Monday, Nov. 07, 1994

History, the Sequel

By John Elson

"Knowledge of history is the precondition of political intelligence. Without history, a society shares no common memory of where it has been ((or)) what its core values are."

So, laudably, write the authors of National Standards for United States History, a federally funded curriculum guide that was issued last week with impressive auspices -- and amid swirling controversy. The 271-page document outlines what students in three grade groupings (five to six, seven to eight, nine to 12) should know about the American past. The guide compartmentalizes U.S. history into 10 eras, from the beginnings until 1620 to contemporary $ America, and proposes two to four "standards" of what students should know about each period. National Standards will be submitted to an independent board for approval. The proceedings are all part of congressional legislation that set up Goals 2000, a program designed to ensure that students advancing to higher grades will have shown competence in certain subjects, including history.

This ambitious guide was released by the National Center for History in the Schools at UCLA and has the backing of such prestigious organizations as the American Federation of Teachers, the National Council for the Social Studies and the National Education Association. The National Endowment for the Humanities and the U.S. Department of Education provided a $1.75 million grant in 1992 that got the work under way.

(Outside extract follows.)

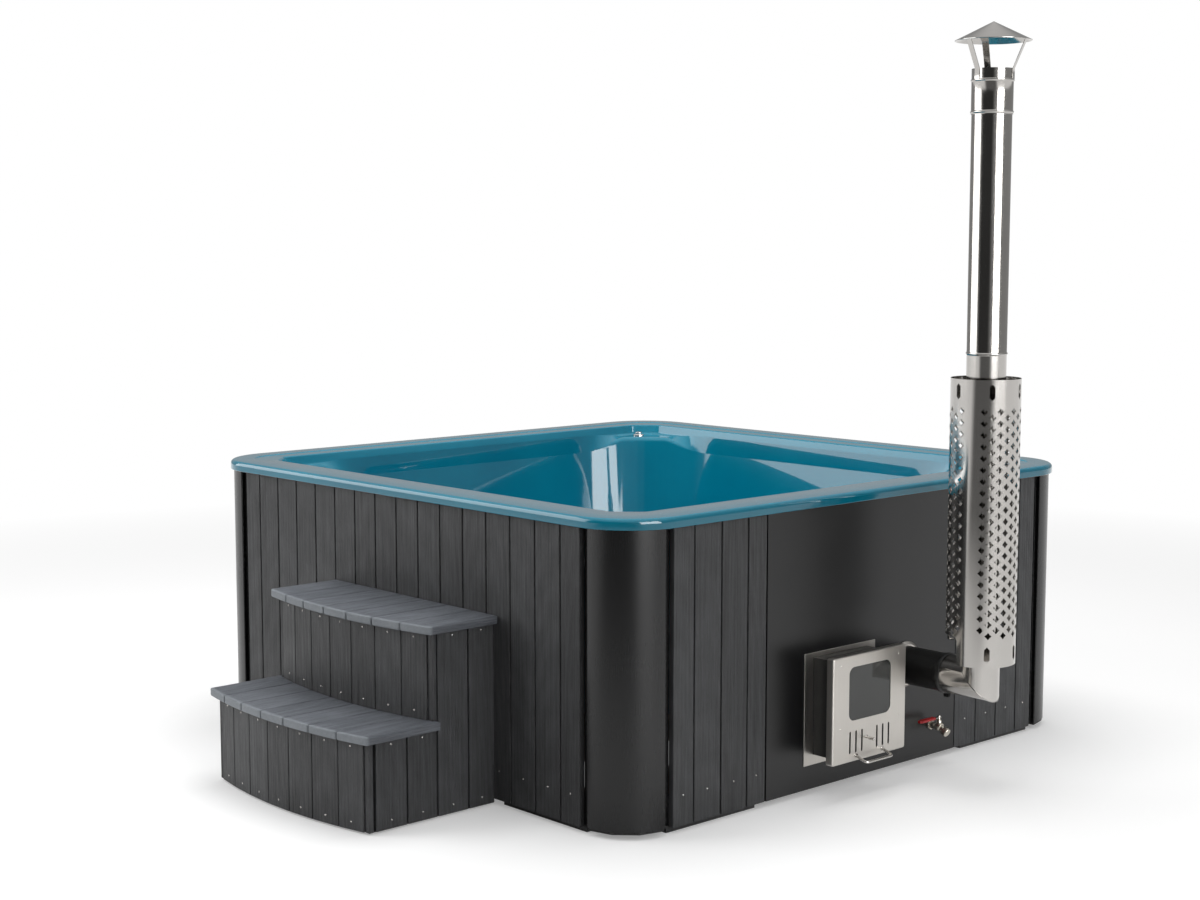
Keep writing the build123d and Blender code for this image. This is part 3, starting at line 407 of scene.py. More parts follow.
def make_gelcoat():
    """Glossy pigmented gelcoat with a faint pearl and a slight orange peel."""
    material, graph, shader, place = new_material("teal_gelcoat", Coat_Weight=1.0, Coat_Roughness=0.02,
                                                  Specular_IOR_Level=0.1)
    smudge = graph.group("smudge", Place=place, Size=2.2)
    pearl = graph.add("ShaderNodeTexVoronoi", {"Vector": place, "Scale": 900.0}).outputs["Color"]
    shimmer = graph.math("MULTIPLY", graph.add("ShaderNodeSeparateColor", {0: pearl}).outputs[0], 0.25)
    tone = graph.math("MULTIPLY_ADD", smudge["Patches"], 0.5, shimmer)
    feed(graph, graph.mix(tone, colour(0, 112, 138), colour(0, 134, 158)), shader, "Base Color")
    feed(graph, graph.remap(tone, 0.0, 1.0, 0.14, 0.22), shader, "Roughness")
    peel = graph.noise(place, 45.0, 2.0)
    bump(graph, shader, peel, 0.02, 0.001)
    return material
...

But how well was that seed money spent? Poorly, says Lynne Cheney, who headed the NEH when the grant was approved. She is the most prominent of conservative critics who charge that National Standards offers what Cheney calls "a warped view of American history" and that its criteria for including or excluding landmark events and persons are "politically correct to a fare-thee-well." For example, Harriet Tubman, the African American who helped organize the pre-Civil War underground railroad, is cited six times in the guide, whereas Lincoln's Gettysburg Address is mentioned only once in passing. Students are expected to know about the 1848 Seneca Falls, New York, convention on women's rights (mentioned nine times) but not about the uncited Wright brothers or Thomas Alva Edison, whose inventions transformed the lives of millions. McCarthyism dominates the National Standards precis of the cold war.

Charlotte Crabtree, an emeritus professor of education at UCLA and co- director of the National Standards project, answers that Cheney's by-the- numbers critique shows "a lack of understanding of what the standards are about." One aim of the guidelines is to promote "inclusive history" by acknowledging the achievements of Americans -- blacks, Native Americans and women, notably -- who were ignored or marginalized in textbooks of the past. Another goal was to "get away from memorizing mind-numbing names of people, which history students just hate."

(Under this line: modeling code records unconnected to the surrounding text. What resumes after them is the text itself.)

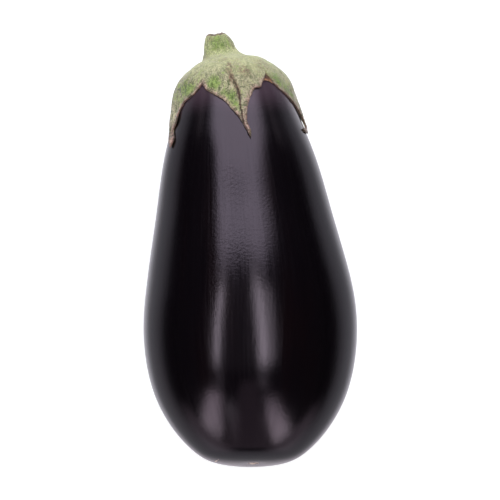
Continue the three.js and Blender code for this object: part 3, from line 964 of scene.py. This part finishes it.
def makeFeltMaterial(s):
    material, tree, shader = newMaterial(
        "calyxFelt", Roughness=0.85, IOR=1.4, Sheen_Weight=0.4, Sheen_Roughness=0.5)
    place = objectPlace(tree)
    mark = {key: attribute(tree, key) for key in usualMarks}
    broad, middle, fine, grain = (noise(place, *s[key]) for key in ("broad", "middle", "fine", "grain"))
    bends = vectorCalc("SUBTRACT", noise(place, *s["strandBends"], out="Color"), (0.5, 0.5, 0.5))
    sway = vectorCalc("SCALE", bends, s["strandSway"])
    strands = noise(vectorCalc("ADD", attribute(tree, "strandPlace", "Vector"), sway), *s["strands"])

    wandering = plus(centred(middle, 1.0), centred(fine, 0.8))
    mottled = plus(centred(middle, 1.5), centred(fine, 1.8))
    streaky = plus(times(mottled, 0.5), centred(strands, 2.8))
    low = plus(mark["along"], plus(centred(broad, 14.0), centred(middle, 6.0)))
    green = plus(mark["green"], plus(streaky, centred(broad, 1.9)))
    dots = ramp(plus(times(grain, 0.5), times(fine, 0.5)), 0.46, 0.53)
    nearEdge = plus(mark["toEdge"], times(wandering, 2.4))
    offFold = calc("ABSOLUTE", plus(mark["aside"], centred(fine, 0.9)))
    smudge = times(mark["fold"], ramp(mark["along"], *s["smudgeFrom"]))
    smudge = times(smudge, ramp(offFold, *s["smudgeWithin"]))
    colour = painted(s["light"], s, (
        ("low", ramp(low, *s["lowFrom"])),
        ("tan", ramp(plus(broad, centred(fine, 0.5)), 0.5, 0.68, 0.0, 0.6)),
        ("green", ramp(green, 0.14, 0.9, 0.0, 0.92)),
        ("freckle", times(fleckMask(place, *s["specks"]), ramp(broad, 0.4, 0.65, 0.04, 0.4))),
        ("freckle", times(times(ramp(mark["freckled"], 0.1, 0.6), dots), 0.8)),
        ("tip", ramp(plus(mark["along"], times(wandering, 6.0)), *s["tipFrom"])),
        ("margin", ramp(nearEdge, *s["marginWithin"])),
        ("edge", ramp(plus(mark["toEdge"], times(wandering, 1.1)), *s["edgeWithin"])),
        ("freckle", times(smudge, ramp(grain, 0.35, 0.6, 0.4, 1.0))),
        # painted shade darkens the slit along the crease
        ("creaseShade", times(mark["fold"], ramp(offFold, *s["creaseShadeWithin"])))))
    torn = blend(ramp(nearEdge, *s["tornLipWithin"]), s["tornFlesh"], s["tornLip"])
    ring, rim = plus(mark["cut"], centred(fine, 0.25)), plus(mark["cut"], centred(fine, 0.5))
    colour = painted(blend(mark["torn"], colour, torn), s, (
        ("under", ramp(mark["under"], 0.6, 0.95)),
        ("cutRim", times(ramp(rim, 0.2, 0.42, 0.0, 0.9), ramp(middle, 0.34, 0.5, 0.5, 1.0)))))
    cutFace = blend(ramp(ring, 0.9, 0.8), s["cutFace"], s["cutRing"])
    cutFace = blend(ramp(ring, 0.76, 0.66), cutFace, s["cutFace"])
    colour = blend(ramp(ring, 0.6, 0.7, 0.0, 0.95), colour, cutFace)

    # the gaps between the hairs are darker and greener, the hairs creamier
    hairs = plus(times(strands, 0.6), times(grain, 0.4))
    depth = times(ramp(mark["along"], *s["contrastFrom"]), ramp(mark["aside"], *s["contrastAside"]))
    contrast = times(ramp(hairs, *s["strandContrast"]), calc("MAXIMUM", depth, mark["stemward"]))
    shade = plus(calc("MULTIPLY_ADD", mottled, 0.26, 1.0), contrast)
    greener, creamier = calc("MULTIPLY_ADD", shade, 0.86, 0.14), calc("MULTIPLY_ADD", shade, 1.08, -0.08)
    shaded = addNode(tree, "ShaderNodeCombineColor", {0: shade, 1: greener, 2: creamier}).outputs[0]
    join(blend(1.0, colour, shaded, "MULTIPLY"), shader.inputs["Base Color"])
    normal = bumped(plus(middle, broad), s["feltHeight"], 0.7)
    normal = bumped(strands, s["strandHeight"], 0.9, normal)
    join(bumped(grain, s["grainHeight"], 0.8, normal), shader.inputs["Normal"])
    return material


calyx = makeCalyx("eggplantCalyx", calyxSettings)
calyx.data.materials.append(makeFeltMaterial(calyxSettings))
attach(calyx, "root")
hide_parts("calyx")
print("calyx made:", len(calyx.data.polygons), "faces")


# the short hairs that stand on the felt
downSettings = {
    "hairsPerSquareMetre": 2.4e6,
    "shortest": 0.3,  # millimetres
    "longest": 0.85,
    "thickness": 0.045,
    "lean": 0.75,
    "seed": 5,
    "yellow": (0.52, 0.5, 0.33, 1),
    "cream": (0.66, 0.6, 0.47, 1),
    "brown": (0.5, 0.36, 0.27, 1),
    "mottle": (240.0, 2.0),  # how many to the metre, detail
    "brownPatches": 90.0,
}


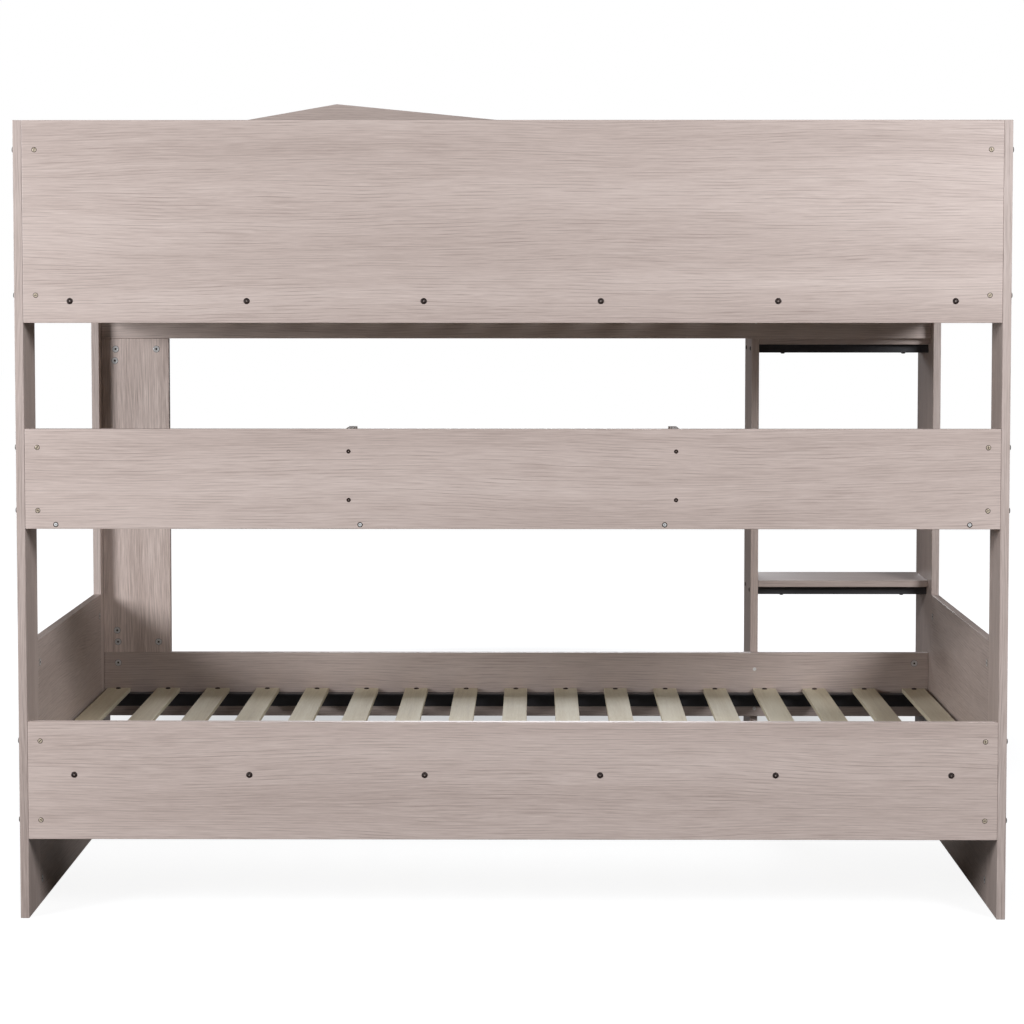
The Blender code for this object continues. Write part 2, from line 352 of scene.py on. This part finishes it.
def painted_steel(name):
    """Black powder coat with a fine orange-peel surface."""
    g = Graph(name)
    peel = g.noise(g.scaled(g.coord, (420.0, 420.0, 420.0)), detail=2.0)
    dust = g.noise(g.scaled(g.coord, (6.0, 6.0, 6.0)), detail=4.0, roughness=0.65)
    colour = g.ramp(dust, ((0.35, (0.022, 0.021, 0.023)), (0.70, (0.040, 0.038, 0.042))))
    g.link(colour, g.shader, "Base Color")
    g.link(g.remap(dust, 0.3, 0.7, 0.34, 0.46), g.shader, "Roughness")
    g.bump(peel, 0.12, 0.0003)
    return g.mat


def plated_metal(name, dark, light, roughness, metallic=0.6):
    """Worn plated metal for bolts, dowels and cams."""
    g = Graph(name)
    stain = g.noise(g.scaled(g.coord, (260.0, 260.0, 260.0)), detail=4.0, roughness=0.6)
    g.link(g.ramp(stain, ((0.35, dark), (0.65, light))), g.shader, "Base Color")
    g.link(g.remap(stain, 0.3, 0.7, roughness + 0.08, roughness - 0.08), g.shader, "Roughness")
    g.bump(stain, 0.10, 0.0002)
    g.set(Metallic=metallic)
    return g.mat


def shadow_gap(name):
    """Painted shade: a dark mottled colour standing in for the shadow in a drilled hole around a
    fastener.
    """
    g = Graph(name)
    shade_mottle = g.noise(g.scaled(g.coord, (300.0, 300.0, 300.0)), detail=2.0)
    colour = g.ramp(shade_mottle, ((0.3, (0.020, 0.014, 0.011)), (0.7, (0.045, 0.033, 0.027))))
    g.link(colour, g.shader, "Base Color")
    g.set(Roughness=0.9)
    return g.mat


# ------------------------------------------------------------- mesh helpers
def round_ring(radius):
    return lambda angle: radius


def hex_ring(apothem):
    third = math.pi / 3.0
    return lambda angle: apothem / math.cos((angle % third) - third / 2.0)


def cross_ring(inner, outer):
    def radius(angle):
        lobe = abs(math.cos(2.0 * angle)) ** 3
        return inner + (outer - inner) * lobe

    return radius


def slot_ring(half_width, reach):
    def radius(angle):
        across = abs(math.sin(angle))
        return min(reach, half_width / max(across, 1e-6))

    return radius


def turned(rings):
    """Closed body from (ring shape, height) pairs, listed from the board outwards."""
    verts = []
    faces = []
    for shape, height in rings:
        for i in range(SEGMENTS):
            angle = 2.0 * math.pi * i / SEGMENTS
            radius = shape(angle)
            verts.append((radius * math.cos(angle), radius * math.sin(angle), height))
    for level in range(len(rings) - 1):
        base = level * SEGMENTS
        for i in range(SEGMENTS):
            j = (i + 1) % SEGMENTS
            faces.append((base + i, base + j, base + SEGMENTS + j, base + SEGMENTS + i))
    faces.append(tuple(reversed(range(SEGMENTS))))
    last = (len(rings) - 1) * SEGMENTS
    faces.append(tuple(last + i for i in range(SEGMENTS)))
    return verts, faces


def facing(direction, spin=0.0):
    """Rotation that turns local +Z to a direction, after a spin about it."""
    turn = Vector(direction).to_track_quat("Z", "Y").to_matrix().to_4x4()
    return turn @ Matrix.Rotation(spin, 4, "Z")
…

Eric Foner, a professor of history at Columbia University who has closely watched the evolution of National Standards, says, "Pressure groups from the right demand a political correctness of their own, but somehow the name p.c. is never applied to them. When veterans' groups demand and succeed in changing an exhibition, nobody cries p.c. They say these guys are reacting against revisionism."

One problem, however, is that National Standards is so insistent on resurrecting neglected voices that it becomes guilty of what might be called disproportionate revisionism. In a chapter on the American Revolution, for example, the guide recommends that students examine the lives of individuals who were "in the forefront of the struggle for independence." Samuel Adams and Thomas Paine are plausible candidates here. But is it unreasonable to suspect that the writer Mercy Otis Warren is mentioned in the same breath mainly because she was a woman?

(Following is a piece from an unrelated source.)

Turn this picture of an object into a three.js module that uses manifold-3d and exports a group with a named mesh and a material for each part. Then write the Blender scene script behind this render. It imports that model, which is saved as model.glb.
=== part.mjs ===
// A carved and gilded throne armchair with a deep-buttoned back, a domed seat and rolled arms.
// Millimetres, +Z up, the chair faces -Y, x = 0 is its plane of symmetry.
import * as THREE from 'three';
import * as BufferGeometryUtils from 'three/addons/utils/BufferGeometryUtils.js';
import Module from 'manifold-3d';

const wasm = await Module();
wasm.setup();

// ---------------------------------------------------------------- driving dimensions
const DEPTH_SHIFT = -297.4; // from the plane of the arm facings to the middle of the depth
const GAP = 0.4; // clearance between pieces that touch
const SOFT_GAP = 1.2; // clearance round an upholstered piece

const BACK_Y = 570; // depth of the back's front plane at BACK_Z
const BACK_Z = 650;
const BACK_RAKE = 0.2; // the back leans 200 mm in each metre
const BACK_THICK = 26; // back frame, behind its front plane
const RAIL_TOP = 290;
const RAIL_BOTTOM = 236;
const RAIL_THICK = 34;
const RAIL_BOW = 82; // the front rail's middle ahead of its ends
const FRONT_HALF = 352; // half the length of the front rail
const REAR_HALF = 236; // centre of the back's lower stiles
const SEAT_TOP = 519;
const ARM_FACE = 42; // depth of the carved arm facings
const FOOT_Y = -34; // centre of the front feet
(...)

Crabtree and her colleagues note that earlier drafts of National Standards were subjected to peer review by hundreds of scholars and teachers as well as by focus groups that included members of the American Historical Association. According to one member of the policy-setting group, historian Elizabeth Fox- Genovese of Emory University, some of these meetings became academic combat zones. The project was "tremendously politicized by the professional associations," she says. In general, historians sought to de-emphasize political history while teachers were more sympathetic about keeping it. "Probably the biggest battle is between history and social studies. The social studies teachers ((who oppose any history requirements in lower grades)) are a huge lobby."

On Nov. 9, UCLA will issue a parallel guide to teaching world history. Disagreements over how to treat Western European civilization in relation to other cultures are said to have been particularly intense. In short, the conflict over National Standards may be only the first round in a long, bitter intellectual skirmish.